Proactive Investors - High street banks like Lloyds Banking Group PLC (LON:LLOY) and Barclays PLC (LON:BARC) offer some of the poorest saving rates out of all UK lenders, research from Which? found.
Between January 2020 and March 2023, Barclays and Lloyds only paid 0.1% interest to users of their instant access accounts.
Lloyds also only offered 0.13% for its instant access Isa during the same period, better than only Nationwide Building Society (LON:NBS) and Danske which both provided a 0.08% interest rate.
Challenger banks and building societies allowed for more competitive saving rates on average, at 0.57% and 0.42% respectively, the Which? research revealed.

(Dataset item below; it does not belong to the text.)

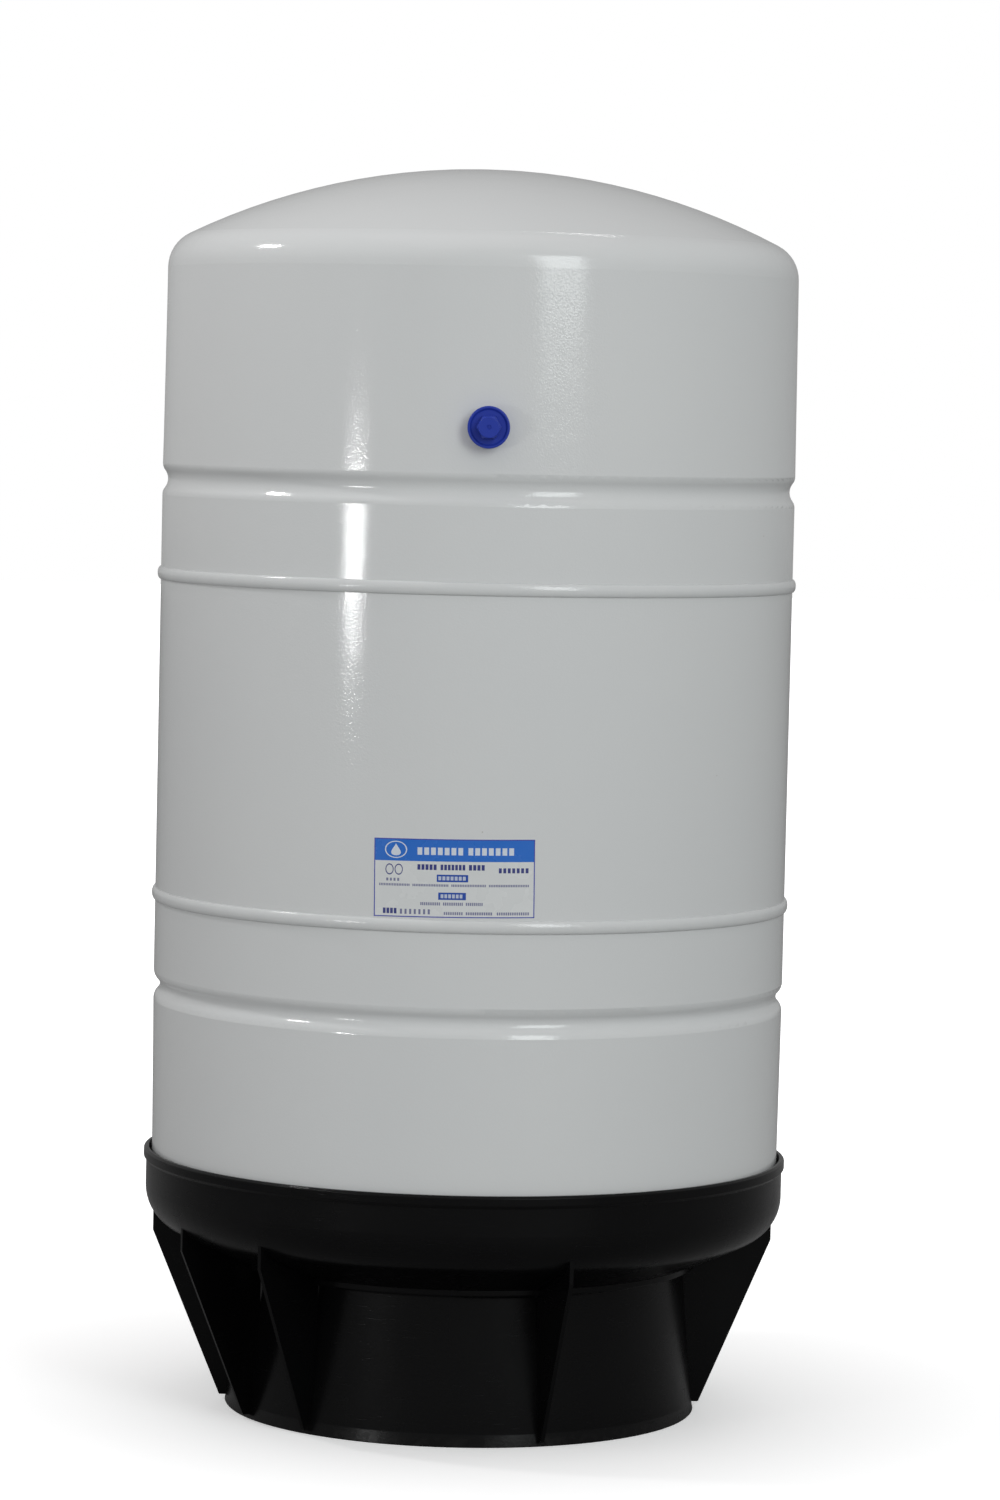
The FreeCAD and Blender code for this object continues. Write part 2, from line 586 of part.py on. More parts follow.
# ---- Valve cap ----
CAP_BORE = CAP_THREAD_RADIUS + CAP_BORE_CLEARANCE
CAP_WASHER_TOP = STEM_TIP + CAP_WASHER_THICKNESS
CAP_FRONT = CAP_WASHER_TOP + CAP_END_WALL
CAP_SKIRT_RADIUS = VALVE_NUT_FLATS / math.sqrt(3) + CAP_NUT_GAP + CAP_SKIRT_WALL
CAP_RIM_RADIUS = CAP_SKIRT_RADIUS + CAP_RIM_DRAFT
CAP_DISH_W = NUT_TOP + CAP_NUT_END_GAP + CAP_FLOOR
CAP_RIM_W = CAP_DISH_W + CAP_DISH_DEPTH


def valve_cap():
    """A dished disc with a skirt over the nut, and a tapered hexagon to turn it by."""
    rim = CAP_RIM_RADIUS
    dish_r = rim - 2.4
    shell = spin(outline([(0, CAP_LIP), (CAP_SKIRT_RADIUS, CAP_LIP, 0.3), (rim, CAP_RIM_W, 0.7),
                          (rim - 1.5, CAP_RIM_W, 0.5), (dish_r, CAP_DISH_W, 0.8), (0, CAP_DISH_W)]))
    low = CAP_DISH_W - CAP_FLOOR / 2
    boss = Part.makeLoft([hexagon(CAP_HEX_BASE, low), hexagon(CAP_HEX_TOP, CAP_FRONT)], True, True)
    corner = CAP_HEX_TOP / math.sqrt(3)
    crown = spin(outline([(0, low), (2 * corner, low), (2 * corner, CAP_FRONT - 2 * corner + 0.35 * corner),
                          (corner - 0.65 * corner + 0.5 * corner, CAP_FRONT, 0.6), (0, CAP_FRONT)]))
    gate = spin(outline([(0.5, CAP_FRONT - 0.5), (GATE_RADIUS - 0.5, CAP_FRONT - 0.5),
                         (GATE_RADIUS, CAP_FRONT + 0.1), (0.35, CAP_FRONT + 0.1)]))
    cavity = rod(CAP_SKIRT_RADIUS - CAP_SKIRT_WALL, CAP_LIP - 1, CAP_DISH_W - CAP_FLOOR)
    bore = rod(CAP_BORE, CAP_LIP, CAP_WASHER_TOP)
    whole = shell.fuse(boss.common(crown)).removeSplitter()
    return on_valve(whole.cut(cavity).cut(bore).cut(gate))


def valve_cap_washer():
    return on_valve(rod(CAP_BORE - 0.05, STEM_TIP, CAP_WASHER_TOP))


# ---- Label ----
def name_label():
    low = LOWER_WELD_Z + WELD_HEIGHT / 2 + LABEL_ABOVE_WELD
    turn = math.degrees(LABEL_WIDTH / BODY_RADIUS)
    patch = box_section(BODY_RADIUS, BODY_RADIUS + LABEL_THICKNESS, low, low + LABEL_HEIGHT)
    patch.rotate(V(0, 0, 0), V(0, 0, 1), LABEL_AZIMUTH - turn / 2 - 90)
    return spin(patch, turn)


# ---- Base ----
RIM_TOP = LOWER_KNUCKLE_Z + RIM_ABOVE_KNUCKLE
RIM_INNER_RADIUS = SKIRT_RADIUS + RIM_GAP
COLLAR_RADIUS = DRUM_TOP_RADIUS + COLLAR_STEP
COLLAR_Z = crown_z(COLLAR_RADIUS, -STAND_CLEARANCE - STAND_WALL) - COLLAR_BELOW_CUP
FIN_RADIUS = SKIRT_RADIUS - FIN_INSIDE_SKIRT
FIN_SHOULDER_Z = LOWER_KNUCKLE_Z - FIN_SHOULDER_BELOW_KNUCKLE
FIN_TIP_RADIUS = FOOT_RADIUS + FIN_PAST_FOOT


def cup_section(offset, rim_radius, top):
    """Everything inside a cup that follows the lower head at this offset, up to top."""
    edges = head_edges(LOWER_CROWN_Z, -1, -offset)
    side = at(SKIRT_RADIUS + offset, LOWER_KNUCKLE_Z)
    edges += [line(side, at(rim_radius, top)),
              line(at(rim_radius, top), at(0, top)),
              line(at(0, top), at(0, TANK_BOTTOM - offset))]
    return face(edges)


def base_stand():
    """One moulding: rim and cup, drum with a flared foot, radial fins and a pipe notch."""
    outer = SKIRT_RADIUS + STAND_CLEARANCE + STAND_WALL
    lip_low = RIM_TOP - RIM_LIP_HEIGHT
    cup = cup_section(STAND_CLEARANCE + STAND_WALL, outer, RIM_TOP - 1)
    lip = outline([(RIM_INNER_RADIUS - 2, lip_low - 2), (outer, lip_low - 2), (outer + RIM_LIP, lip_low, 1.0),
                   (outer + RIM_LIP, RIM_TOP - 1.2, 0.8), (outer - 0.2, RIM_TOP, 0.5),
                   (RIM_INNER_RADIUS - 2, RIM_TOP)])
    foot_inner = FOOT_RADIUS - FOOT_FLARE - DRUM_WALL
    drum = outline([(0, 0), (FOOT_RADIUS - FOOT_CHAMFER, 0), (FOOT_RADIUS, FOOT_CHAMFER),
                    (FOOT_RADIUS - FOOT_FLARE, FOOT_HEIGHT, 4.0),
                    (DRUM_TOP_RADIUS, COLLAR_Z, 2.0), (COLLAR_RADIUS, COLLAR_Z, 1.2),
                    (COLLAR_RADIUS, LOWER_KNUCKLE_Z), (0, LOWER_KNUCKLE_Z)])
    seat_inner = DRUM_TOP_RADIUS - DRUM_WALL
    seat_outer = DRUM_TOP_RADIUS + 1
    drum_void = outline([(0, -5), (foot_inner, -5), (foot_inner, 0), (seat_inner, COLLAR_Z),
                         (seat_inner, LOWER_KNUCKLE_Z), (0, LOWER_KNUCKLE_Z)])
    clear = cup_section(STAND_CLEARANCE, RIM_INNER_RADIUS, RIM_TOP + 0.01)
    clear = clear.cut(box_section(-1, seat_outer, 0, crown_z(seat_outer, 0) + 0.01))
    seat = cup_section(0, SKIRT_RADIUS, RIM_TOP + 0.01)
    voids = [spin(clear), spin(seat), spin(drum_void)]
    body = spin(cup).fuse([spin(lip), spin(drum)])
    inner = (foot_inner + seat_inner) / 2 + DRUM_WALL / 2
    fin_face = outline([(inner, FIN_FOOT_Z), (FIN_TIP_RADIUS, FIN_FOOT_Z, 1.0), (FIN_RADIUS, FIN_SHOULDER_Z, 1.5),
                        (FIN_RADIUS, LOWER_KNUCKLE_Z), (inner, LOWER_KNUCKLE_Z)])
    fin_face.translate(V(0, -FIN_THICKNESS / 2, 0))
    fin = fin_face.extrude(V(0, FIN_THICKNESS, 0))
    fins = []
    for azimuth in FIN_AZIMUTHS:
        for side in (0, 180):
            one = fin.copy()
            one.rotate(V(0, 0, 0), V(0, 0, 1), azimuth - 90 + side)
            fins.append(one)
    arch_z = NOTCH_HEIGHT - NOTCH_WIDTH / 2
    notch = Part.makeBox(NOTCH_WIDTH, 60, arch_z + 1, V(-NOTCH_WIDTH / 2, DRUM_TOP_RADIUS - 30, -1))
    arch = Part.makeCylinder(NOTCH_WIDTH / 2, 60, V(0, DRUM_TOP_RADIUS - 30, arch_z), V(0, 1, 0))
    return body.fuse(fins).cut(voids + [notch, arch]).removeSplitter()


NODES = {
    "upper_shell": upper_shell,
    "middle_shell": middle_shell,
    "lower_shell": lower_shell,
    "upper_girth_weld": lambda: girth_weld(UPPER_WELD_Z),
    "lower_girth_weld": lambda: girth_weld(LOWER_WELD_Z),
    "water_liner": water_liner,
    "diaphragm": diaphragm,
    "diaphragm_pad": diaphragm_pad,
    "clamp_hoop": clamp_hoop,
    "water_connection": water_connection,
    "connection_o_ring": connection_o_ring,
    "connection_washer": connection_washer,
    "connection_lock_nut": connection_lock_nut,
    "valve_stem": valve_stem,
    "valve_stem_gasket": valve_stem_gasket,
    "valve_washer": valve_washer,
    "valve_lock_nut": valve_lock_nut,
    "valve_core_body": valve_core_body,
    "valve_core_seal": valve_core_seal,
    "valve_pin": valve_pin,
    "valve_pin_seat": valve_pin_seat,
    "valve_pin_spring": valve_pin_spring,
    "valve_cap": valve_cap,
    "valve_cap_washer": valve_cap_washer,
    "name_label": name_label,
    "base_stand": base_stand,
}

os.makedirs("parts", exist_ok=True)
for name, make in NODES.items():
    piece = make()
    if len(piece.Solids) != 1 or not piece.isValid():
        raise ValueError(f"{name}: {len(piece.Solids)} solids, valid {piece.isValid()}")
    solid = piece.Solids[0]
    solid.exportStep(f"parts/{name}.step")
    print(f"{name:22s} {solid.Volume / 1000:10.3f} cm3  {solid.BoundBox}")
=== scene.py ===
"""Looks of a pre-charged water storage tank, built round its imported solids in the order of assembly.

Metres, +Z up the tank's axis, -Y towards the side with the air valve and the label.
"""
import math

import bpy
from mathutils import Matrix, Vector


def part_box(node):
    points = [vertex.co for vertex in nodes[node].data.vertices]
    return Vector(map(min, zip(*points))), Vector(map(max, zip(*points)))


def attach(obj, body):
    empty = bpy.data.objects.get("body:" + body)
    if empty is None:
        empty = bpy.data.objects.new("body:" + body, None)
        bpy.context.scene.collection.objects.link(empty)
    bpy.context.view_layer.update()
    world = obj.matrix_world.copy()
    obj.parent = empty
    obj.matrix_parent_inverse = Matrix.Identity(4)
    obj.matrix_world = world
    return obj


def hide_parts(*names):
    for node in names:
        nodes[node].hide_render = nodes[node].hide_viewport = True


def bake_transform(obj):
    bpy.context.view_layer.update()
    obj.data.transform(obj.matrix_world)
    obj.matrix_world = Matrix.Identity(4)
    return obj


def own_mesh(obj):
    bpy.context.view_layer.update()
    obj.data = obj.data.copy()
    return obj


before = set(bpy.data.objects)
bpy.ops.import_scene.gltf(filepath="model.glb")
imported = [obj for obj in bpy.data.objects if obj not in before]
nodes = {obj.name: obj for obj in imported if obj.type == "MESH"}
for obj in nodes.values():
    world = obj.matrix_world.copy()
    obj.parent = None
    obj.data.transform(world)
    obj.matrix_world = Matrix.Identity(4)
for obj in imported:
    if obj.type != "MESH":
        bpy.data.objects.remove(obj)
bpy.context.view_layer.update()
bpy.ops.object.select_all(action="DESELECT")


# ---------------------------------------------------------------- Steel shells
# Two pressed heads and a rolled middle, sheet steel, joined and then powder coated white as one.
# The coat is glossy, with fine orange peel, slow waves from rolling, and here and there a nib of dust.
def new_material(name):
    """A material with this name, and its node tree."""
    material = bpy.data.materials.new(name)
    material.use_nodes = True
    return material, material.node_tree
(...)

The saving rates of these alternative banks appeared huge in comparison to the high street lender's average interest rate of 0.16%.
“Our research shows that established high street banks are short-changing customers by potentially hundreds of pounds a year,” said Jenny Ross, editor of Which? Money.
She advised that if consumers aren’t happy with their saving rates now was the perfect time to switch.
Interest rates offered by all the banks have risen recently as the Bank of England has upped base rates but some of the highest interest rates being offered were by smaller, relatively unheard-of, banks such as private lender, Brown Shipley.
The bank averaged a 2.71% rate on one-year fixed saving accounts and a 1.32% return on instant access savings.
For instant access Isas, Saga and Gatehouse Bank topped the list offering rates of 1.49% and 1.25% respectively.
The financial conduct authority has written to some of the high street banks, demanding them to justify why such meagre returns are in place despite interest rates that consumers pay soaring.
The regulator said it would take “onerous interventions” should the major banks be unable to excuse the low saving rates.